Sam Steve Jobs, pomimo wielu przeciwności, jakie spotkały go życiu, nieustannie dążył do realizowania swoich marzeń i (pozornie) nierealnych wizji. Dla wielu stanowi on największe źródło wiedzy i inspiracji, których nie da się zastąpić zwykłym szkoleniem. Gdy poznasz główne zasady, jakimi się kierował każdego dnia i zaczniesz się do nich stosować, będziesz o krok bliżej do osiągnięcia własnego sukcesu.
„Rób to, co kochasz”
Od początku życia kierował się on głosem serca i robił to, co chciał. Twierdził, że to właśnie takie podejście zagwarantowało mu sukces.
„Odciśnij ślad we wszechświecie”
Szukał i zjednywał sobie ludzi, którzy mają podobne poglądy. Dzięki temu, wspólnie mogli realizować jego wizje i rewolucjonizować świat.
„Uruchom swój mózg”
Bez kreatywności nie można stworzyć nic, co będzie niepowtarzalne i innowacyjne. W jego mniemaniu kreatywność polegała na szukaniu i tworzeniu powiązań. Z kolei doświadczenie życiowe miało ułatwiać dostrzeganie ludzkich potrzeb oraz ich zrozumienie.
„Sprzedawaj marzenia, nie produkty”
Konsumentów swoich produktów nie traktował jedynie jako klientów, a osoby, które mają swoje własne marzenia. Jobs tworzył rozwiązania dla ambitnych ludzi, chcąc ułatwić im urzeczywistnienie swoich wizji.
„Powiedz tysiącu rzeczom „nie”
Jego filozofia opierała się na minimalizmie i eliminowaniu wszystkiego co zbędne. Tym sposobem tworzył produkty proste i zawierające jedynie to, co jest potrzebne.
„Twórz absolutnie niesamowite doznania”
W sklepach, gdzie sprzedawano jego produkty obsługa klienta była zawsze na najwyższym poziomie. Dbał o budowanie dobry relacji i wzbudzanie u konsumentów pozytywnych emocji oraz przyjemnych skojarzeń z jego marką.
„Doprowadź przekaz do perfekcji”
Steve za każdym razem, gdy wypuszczał nowy produkt przykładał ogromną wagę do jego premiery.
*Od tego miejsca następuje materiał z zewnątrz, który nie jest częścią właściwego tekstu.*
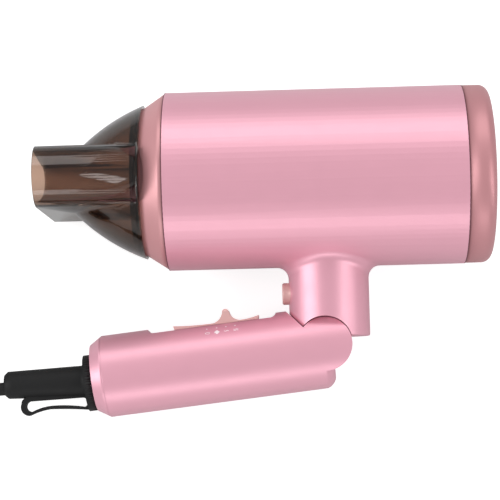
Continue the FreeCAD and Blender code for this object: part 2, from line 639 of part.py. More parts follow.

Wszystkie wydarzenia były naprawdę niesamowite i śmiało można nadać im miano sztuki. Pamiętaj, że to właśnie dobra reklama stanowi połowę sukcesu.
Niestety nie wiemy co jeszcze stworzyłby Steve Jobs, choć pewne jest, że do ostatnich dni miał głowę pełną pomysłów. W październiku 2011 roku pokonała go choroba, ale pamięć po nim na długo pozostanie w tym, co po sobie zostawił.